Years went by and she got stronger, doing small jobs like tending to people’s farms for survival.

She then met a man and fell in love. Things got a little better as he helped her out monetarily, and even sired four other children with her. However, the comfort was short-lived when he left her for another woman.

Humiliated and heartbroken, Uwihoreye once again found herself picking up the pieces of her life. Now with seven children to fend for, life had literally brought her to her knees; she had no source of income whatsoever.

Before her second relationship came to an end, she worked with Utexrwa, a textile industry, as a tailor but later lost her job and her kids who had started school had to drop out. Things were getting worse.

"My children went through a lot, I was their mother and I was failing them. They had nothing to eat, I could barely clothe them and the only thing I could offer was shelter in a one-room house,” she says.

"I have lived a hard life, at some point, I even lost hope. My husband was gone and life wasn’t showing any sign of improvement.”

For over 10 years, Uwihoreye led a distressed life.

Turning point

Just when she felt all walls were closing in on her, hope came her way in 2004. Her home sector in Kinyinya, Gasabo, where she was residing, called for vulnerable women to join cooperatives that would train them in weaving.
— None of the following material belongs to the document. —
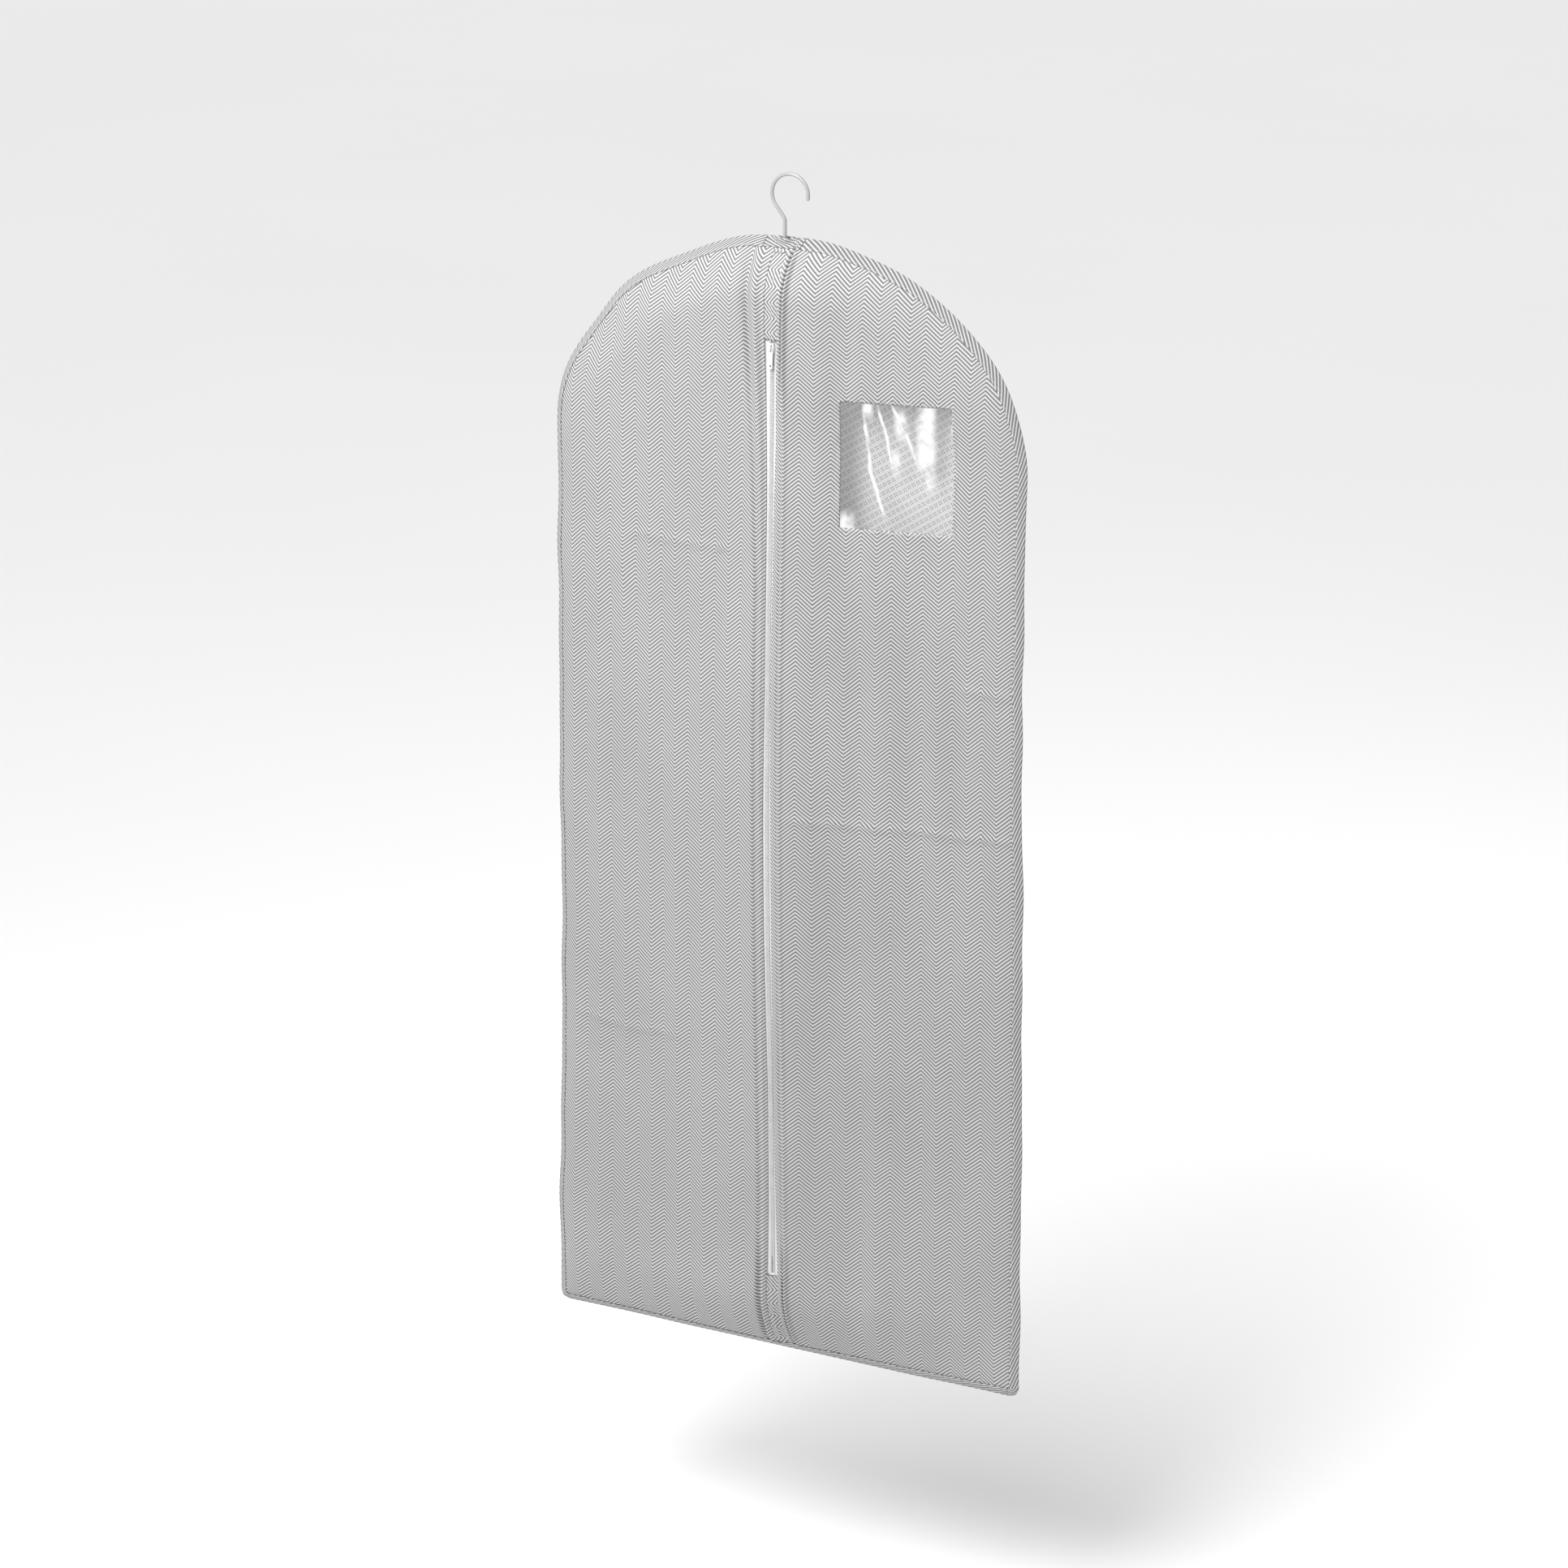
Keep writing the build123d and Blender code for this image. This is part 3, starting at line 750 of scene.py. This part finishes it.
# -------------------------------------------------------- the cloth panels
def half_columns():
    """X of a half panel's columns, close together beside the zip."""
    pleated = np.linspace(0, 0.030, 57)
    middle = np.linspace(0.030, shoulder_x, 15)[1:]
    turn = np.linspace(0, np.pi / 2, 46)[1:]
    outer = shoulder_x + (shoulder_radius - outline_gap) * np.sin(turn)
    return np.concatenate([pleated, middle, outer])


def half_grid(side):
    """Flat places of one front half, rows from the hem up."""
    columns = half_columns()
    rows = np.linspace(0, 1, 280)[:, None]
    low, high = foot(columns) + outline_gap, arch(columns) - outline_gap
    z = low + rows * (high - low)
    edge = opening_half(z)
    outer = half_width - outline_gap
    x = edge + columns * (outer - edge) / outer
    x = np.where(columns > shoulder_x, columns, x + (columns - x) * (columns / shoulder_x) ** 2)
    return side * x, z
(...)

"We joined cooperatives that trained us in weaving baskets for two weeks and we started making them for sale. I started earning a decent living. I made some money to buy food and clothes for my children,” she says.

It was from the sector that an official from Rwanda Women Network got in touch with her and she became a beneficiary of the organisation.

Rwanda Women Network is a non-government organisation that works towards improving the socio-economic welfare of women in Rwanda.

It is with this organisation that the 48-year-old got her livelihood back.

"When I joined Rwanda Women Network in 2004, I got the skills that helped me survive. I can make modern charcoal stoves, I know how to weave and I am also a tailor, I learnt how to sew and make sweaters with a modern sewing machine,” Uwihoreye says.

She attributes her survival to the mercy of God. "I have gone through a lot and I believe that God has been with me all through because there’s no way that was my own strength.”

Life got better; she’d make over Rwf150, 000 a month through selling sweaters, baskets and the charcoal stoves she made. She also joined a savings group which helped boost her reserves.

With her earnings, she managed to set up electricity for her house. She later saved and constructed a three-bedroom house where she now lives with her children.

"I remember I spent five years without paying for Mutuelle de Santé (community-based health insurance) because I couldn’t afford it, but this is all in the past, because I now earn a decent living. My children are all educated, three of them completed — one is now working. My eldest daughter got married and three are still in primary school,” she says.

The mother of seven also managed to construct two other houses for rent in Kinyinya sector. She hopes to start a business that will help boost her income daily.

The plight of widows

After the loss of a spouse, women often face a string of challenges, right from the denial of inheritance and land to demeaning burial rights and other forms of abuse.

Debby Karemera, the programmes officer at Never Again Rwanda, points out that in today’s society, widows encounter a number of challenges, citing difficulties in raising children, especially those who are low income earners and don’t get support from their immediate families or their husband’s families.

The other challenge widows’ face, she says, is societal discrimination.

Karemera is of the view that these women need economic support and that they can be trained on project management and sustainability of their income generating activities, especially those who did not get the chance to go to school to get basic education.

"The women who are educated and have the ability to support their children should have established safe spaces for them to express some of the difficulties they face to prevent depression and trauma,” Karemera says.

She commends the already existing initiatives that were put in place to help widows.

"Cooperatives and saving schemes have been put in place to address the economic needs of widows; this also enables them to support their children,” Karemera says.